This article explores how changes in CO2 might be linked through plant growth to global water vapour and thus provide a potential indirect mechanism by which CO2 might influence climate.
To recap
So far I have introduced the concept of climate cycles and how positive feedbacks must be present in order to have the ice-age cycles. I have also shown that in interglacial periods either additional negative feedbacks come into play or the positive feedbacks disappear so that further warming is very hard.
In Global warming and earthquakes I introduced a mechanism with a delay sufficiently long to provide the timing mechanism creating the roughly 100,000 year ice-age cycle we see at present. In that article I suggested CO2 was released in great quantity, but I did not provide any means by which that could influence climate except the very small greenhouse effect of CO2.
See also:
- Introduction
- Criteria for Cycles
- Global warming and earthquakes
- Thermal crust expansion, decomposition and the Carbon cycle
- Overview of feedbacks
- Climate stability
- Hitting the buffers
CO2 and water vapour feedback
Looking back at the ice core data, we can see that the general pattern is that of a sharp rise in both temperature, CO2 and methane rising to the same peak and then a steady decline.

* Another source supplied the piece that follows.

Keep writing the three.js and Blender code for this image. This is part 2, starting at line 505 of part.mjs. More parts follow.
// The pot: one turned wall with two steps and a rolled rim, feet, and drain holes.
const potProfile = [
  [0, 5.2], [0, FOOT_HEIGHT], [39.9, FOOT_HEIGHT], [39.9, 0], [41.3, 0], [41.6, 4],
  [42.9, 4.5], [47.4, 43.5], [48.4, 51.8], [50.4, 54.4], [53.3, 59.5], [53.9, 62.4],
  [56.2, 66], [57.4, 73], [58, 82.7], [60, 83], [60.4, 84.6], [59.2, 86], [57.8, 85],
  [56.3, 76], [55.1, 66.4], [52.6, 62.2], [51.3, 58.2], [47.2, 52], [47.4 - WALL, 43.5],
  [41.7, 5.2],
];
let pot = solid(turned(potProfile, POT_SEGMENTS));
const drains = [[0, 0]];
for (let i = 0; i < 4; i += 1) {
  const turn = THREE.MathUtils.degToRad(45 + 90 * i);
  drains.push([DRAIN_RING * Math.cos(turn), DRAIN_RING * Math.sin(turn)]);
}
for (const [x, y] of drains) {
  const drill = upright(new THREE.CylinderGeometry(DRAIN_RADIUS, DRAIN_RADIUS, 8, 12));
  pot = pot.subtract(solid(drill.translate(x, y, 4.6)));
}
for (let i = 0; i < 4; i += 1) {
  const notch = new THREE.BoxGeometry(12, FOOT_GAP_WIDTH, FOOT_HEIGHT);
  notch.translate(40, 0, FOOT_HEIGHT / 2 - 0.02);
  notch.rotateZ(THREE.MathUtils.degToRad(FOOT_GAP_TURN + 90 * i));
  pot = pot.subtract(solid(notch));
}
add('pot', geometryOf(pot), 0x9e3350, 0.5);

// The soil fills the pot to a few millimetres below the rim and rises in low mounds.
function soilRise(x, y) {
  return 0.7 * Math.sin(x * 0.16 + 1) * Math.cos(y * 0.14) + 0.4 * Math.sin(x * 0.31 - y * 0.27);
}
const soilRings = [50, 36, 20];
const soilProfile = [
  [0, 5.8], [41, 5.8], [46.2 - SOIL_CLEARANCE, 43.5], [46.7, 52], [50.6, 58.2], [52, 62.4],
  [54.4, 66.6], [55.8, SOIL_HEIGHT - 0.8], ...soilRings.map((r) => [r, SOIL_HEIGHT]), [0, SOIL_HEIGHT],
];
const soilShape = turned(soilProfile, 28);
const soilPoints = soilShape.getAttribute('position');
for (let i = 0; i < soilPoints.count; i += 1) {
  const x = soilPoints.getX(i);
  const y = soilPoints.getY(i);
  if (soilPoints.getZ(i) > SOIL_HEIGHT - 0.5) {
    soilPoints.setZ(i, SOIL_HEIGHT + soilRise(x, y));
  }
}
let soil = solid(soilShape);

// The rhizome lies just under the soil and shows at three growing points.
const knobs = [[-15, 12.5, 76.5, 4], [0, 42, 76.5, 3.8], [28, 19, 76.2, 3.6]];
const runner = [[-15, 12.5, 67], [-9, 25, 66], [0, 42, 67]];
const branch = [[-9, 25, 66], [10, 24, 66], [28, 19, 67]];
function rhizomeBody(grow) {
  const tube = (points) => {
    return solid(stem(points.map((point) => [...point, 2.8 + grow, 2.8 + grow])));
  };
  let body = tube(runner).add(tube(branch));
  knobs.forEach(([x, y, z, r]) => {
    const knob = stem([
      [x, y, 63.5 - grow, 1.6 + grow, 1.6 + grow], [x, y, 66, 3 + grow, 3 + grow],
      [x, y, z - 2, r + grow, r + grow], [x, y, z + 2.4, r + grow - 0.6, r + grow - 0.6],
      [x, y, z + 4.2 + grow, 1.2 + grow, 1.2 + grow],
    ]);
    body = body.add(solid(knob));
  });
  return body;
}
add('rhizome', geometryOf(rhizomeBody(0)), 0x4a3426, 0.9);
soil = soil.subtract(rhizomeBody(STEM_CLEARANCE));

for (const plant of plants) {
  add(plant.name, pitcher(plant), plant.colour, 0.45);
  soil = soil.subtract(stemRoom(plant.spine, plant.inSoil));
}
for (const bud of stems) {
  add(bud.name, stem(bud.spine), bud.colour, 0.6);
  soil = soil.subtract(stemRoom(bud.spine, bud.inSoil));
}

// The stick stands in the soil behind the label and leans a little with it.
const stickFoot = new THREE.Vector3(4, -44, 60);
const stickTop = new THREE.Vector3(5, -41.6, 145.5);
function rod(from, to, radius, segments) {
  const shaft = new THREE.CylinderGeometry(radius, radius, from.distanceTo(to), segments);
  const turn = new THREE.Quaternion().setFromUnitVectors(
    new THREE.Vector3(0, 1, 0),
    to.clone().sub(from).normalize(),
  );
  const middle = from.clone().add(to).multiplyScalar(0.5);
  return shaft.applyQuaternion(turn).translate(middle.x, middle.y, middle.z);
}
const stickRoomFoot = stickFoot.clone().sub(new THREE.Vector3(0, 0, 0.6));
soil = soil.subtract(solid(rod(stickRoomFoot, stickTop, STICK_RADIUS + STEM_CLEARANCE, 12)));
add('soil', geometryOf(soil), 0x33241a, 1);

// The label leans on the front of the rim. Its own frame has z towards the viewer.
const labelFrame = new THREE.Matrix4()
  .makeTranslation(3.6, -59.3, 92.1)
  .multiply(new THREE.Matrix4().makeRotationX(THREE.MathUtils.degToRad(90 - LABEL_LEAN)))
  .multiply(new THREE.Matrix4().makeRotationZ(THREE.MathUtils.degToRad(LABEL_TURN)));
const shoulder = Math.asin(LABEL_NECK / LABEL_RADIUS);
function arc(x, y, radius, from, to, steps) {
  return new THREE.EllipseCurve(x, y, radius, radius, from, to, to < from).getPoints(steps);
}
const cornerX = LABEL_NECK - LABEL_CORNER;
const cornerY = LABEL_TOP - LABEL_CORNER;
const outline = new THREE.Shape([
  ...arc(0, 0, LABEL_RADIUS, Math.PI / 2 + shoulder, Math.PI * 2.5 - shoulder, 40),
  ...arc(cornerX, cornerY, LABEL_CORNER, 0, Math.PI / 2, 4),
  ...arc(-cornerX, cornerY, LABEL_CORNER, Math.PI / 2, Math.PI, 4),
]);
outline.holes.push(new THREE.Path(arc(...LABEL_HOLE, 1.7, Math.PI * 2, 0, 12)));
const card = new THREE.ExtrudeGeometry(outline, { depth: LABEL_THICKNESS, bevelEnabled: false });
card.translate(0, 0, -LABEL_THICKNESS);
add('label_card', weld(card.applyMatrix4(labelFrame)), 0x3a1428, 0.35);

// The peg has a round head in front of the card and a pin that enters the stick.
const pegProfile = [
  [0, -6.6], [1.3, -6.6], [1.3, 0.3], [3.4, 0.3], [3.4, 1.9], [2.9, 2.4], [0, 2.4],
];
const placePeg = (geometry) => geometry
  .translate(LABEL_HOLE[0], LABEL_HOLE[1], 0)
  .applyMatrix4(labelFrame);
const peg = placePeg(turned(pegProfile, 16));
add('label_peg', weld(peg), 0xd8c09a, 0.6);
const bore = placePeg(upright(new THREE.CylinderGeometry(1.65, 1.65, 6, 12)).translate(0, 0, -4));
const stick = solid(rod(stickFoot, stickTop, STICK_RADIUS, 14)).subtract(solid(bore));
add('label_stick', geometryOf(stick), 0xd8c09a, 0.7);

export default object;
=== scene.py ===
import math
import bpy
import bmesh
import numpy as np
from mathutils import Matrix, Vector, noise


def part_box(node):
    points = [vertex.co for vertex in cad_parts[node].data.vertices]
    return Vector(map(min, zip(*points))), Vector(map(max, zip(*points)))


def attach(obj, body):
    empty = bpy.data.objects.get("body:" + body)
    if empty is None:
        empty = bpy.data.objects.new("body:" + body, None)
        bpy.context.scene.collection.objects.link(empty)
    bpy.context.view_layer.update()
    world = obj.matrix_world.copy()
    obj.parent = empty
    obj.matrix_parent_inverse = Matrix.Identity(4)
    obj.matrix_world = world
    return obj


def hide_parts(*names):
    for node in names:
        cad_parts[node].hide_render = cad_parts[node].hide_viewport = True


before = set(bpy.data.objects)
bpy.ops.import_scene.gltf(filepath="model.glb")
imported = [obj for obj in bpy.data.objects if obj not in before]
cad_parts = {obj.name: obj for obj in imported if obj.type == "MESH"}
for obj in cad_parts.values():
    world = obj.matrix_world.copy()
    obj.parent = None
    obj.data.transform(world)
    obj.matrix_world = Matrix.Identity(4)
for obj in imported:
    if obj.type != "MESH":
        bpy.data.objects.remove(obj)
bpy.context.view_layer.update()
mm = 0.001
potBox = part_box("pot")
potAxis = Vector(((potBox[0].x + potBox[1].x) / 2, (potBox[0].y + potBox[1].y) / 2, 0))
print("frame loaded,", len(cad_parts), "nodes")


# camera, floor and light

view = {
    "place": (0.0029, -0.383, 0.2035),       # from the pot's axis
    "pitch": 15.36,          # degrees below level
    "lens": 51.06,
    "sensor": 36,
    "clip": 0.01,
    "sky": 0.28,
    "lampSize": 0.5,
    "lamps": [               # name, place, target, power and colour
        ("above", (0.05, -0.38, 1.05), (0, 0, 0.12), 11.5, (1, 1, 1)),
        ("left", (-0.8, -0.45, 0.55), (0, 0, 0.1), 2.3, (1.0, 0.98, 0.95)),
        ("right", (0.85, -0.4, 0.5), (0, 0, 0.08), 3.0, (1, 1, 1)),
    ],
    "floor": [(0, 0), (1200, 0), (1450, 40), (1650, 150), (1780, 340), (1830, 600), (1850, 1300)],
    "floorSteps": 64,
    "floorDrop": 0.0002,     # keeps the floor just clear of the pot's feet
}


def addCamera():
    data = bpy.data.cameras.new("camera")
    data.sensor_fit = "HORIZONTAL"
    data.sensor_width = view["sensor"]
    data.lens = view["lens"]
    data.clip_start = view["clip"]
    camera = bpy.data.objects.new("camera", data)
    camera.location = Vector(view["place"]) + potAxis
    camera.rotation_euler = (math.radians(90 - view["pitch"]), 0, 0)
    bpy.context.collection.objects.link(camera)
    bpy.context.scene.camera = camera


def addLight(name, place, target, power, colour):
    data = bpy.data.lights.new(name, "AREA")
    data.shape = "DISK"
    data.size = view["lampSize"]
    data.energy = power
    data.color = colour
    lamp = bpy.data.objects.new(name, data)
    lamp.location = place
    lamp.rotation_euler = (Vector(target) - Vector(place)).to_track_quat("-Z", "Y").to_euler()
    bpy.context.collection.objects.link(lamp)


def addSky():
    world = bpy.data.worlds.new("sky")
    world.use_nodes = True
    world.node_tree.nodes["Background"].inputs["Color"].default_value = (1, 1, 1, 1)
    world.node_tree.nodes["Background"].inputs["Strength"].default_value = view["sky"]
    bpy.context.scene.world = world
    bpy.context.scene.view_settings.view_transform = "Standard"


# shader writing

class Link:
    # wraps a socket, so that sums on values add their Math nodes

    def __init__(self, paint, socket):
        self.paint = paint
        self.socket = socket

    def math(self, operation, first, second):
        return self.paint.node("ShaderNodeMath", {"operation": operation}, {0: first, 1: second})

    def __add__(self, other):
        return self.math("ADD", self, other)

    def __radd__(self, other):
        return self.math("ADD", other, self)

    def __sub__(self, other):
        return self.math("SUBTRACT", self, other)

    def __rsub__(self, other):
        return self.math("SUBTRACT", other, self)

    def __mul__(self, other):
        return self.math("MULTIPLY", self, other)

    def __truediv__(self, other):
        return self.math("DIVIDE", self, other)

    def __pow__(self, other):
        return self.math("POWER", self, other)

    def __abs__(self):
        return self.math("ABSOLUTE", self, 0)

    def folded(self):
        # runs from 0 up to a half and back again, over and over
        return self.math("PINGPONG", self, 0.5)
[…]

This relationship is in fact the single strongest evidence of “positive feedbacks” in the climate system because for a rise of a around 80ppm, the temperature rises around 8C, suggesting (but not proving) that even a very small rise in CO2 can have a very profound influence on temperature.
To put this in perspective, if the change from 200 to 280 ppm (140%) is a true reflection of the scale of change, then the climate sensitivity this implies is around 16C per doubling of CO2. If that feedback were in effect at this time, it would imply the rise from 340ppm CO2 in 1958 to 400ppm today should cause around 2C warming.
Various mechanisms have been proposed to explain this “positive feedback” , such as an increase in albedo as darker soils are exposed by receding ice, however none are sufficiently large. (see Overview of feedbacks)
But CO2 is a relatively poor greenhouse. In contrast water vapour is far more potent.
Water vapour the greenhouse gas of choice
We know that during the ice-age the climate was not only colder but drier than at present. I would therefore like to suggest that as we entered an ice-age that not only did CO2 levels decrease but also water vapour in the atmosphere.
Fig 8.2 (above) is a plot of spectral IR interaction showing the various IR interactive gases (AKA greenhouse gases). Here we can see the distinctive CO2 band at 670nm from around 10km up. (The left hand yellow area) However, whilst the temperature drop is significant (2C @100mb, 20C @10mb and 100-400C @1mb) the effect is across a rather narrow band high in the atmosphere and therefore at low pressure and so low density. In contrast the band for H20 might be lower at 6C @1000mb but it is very broadband and its affect is low down in the atmospher where the density of gases is higher.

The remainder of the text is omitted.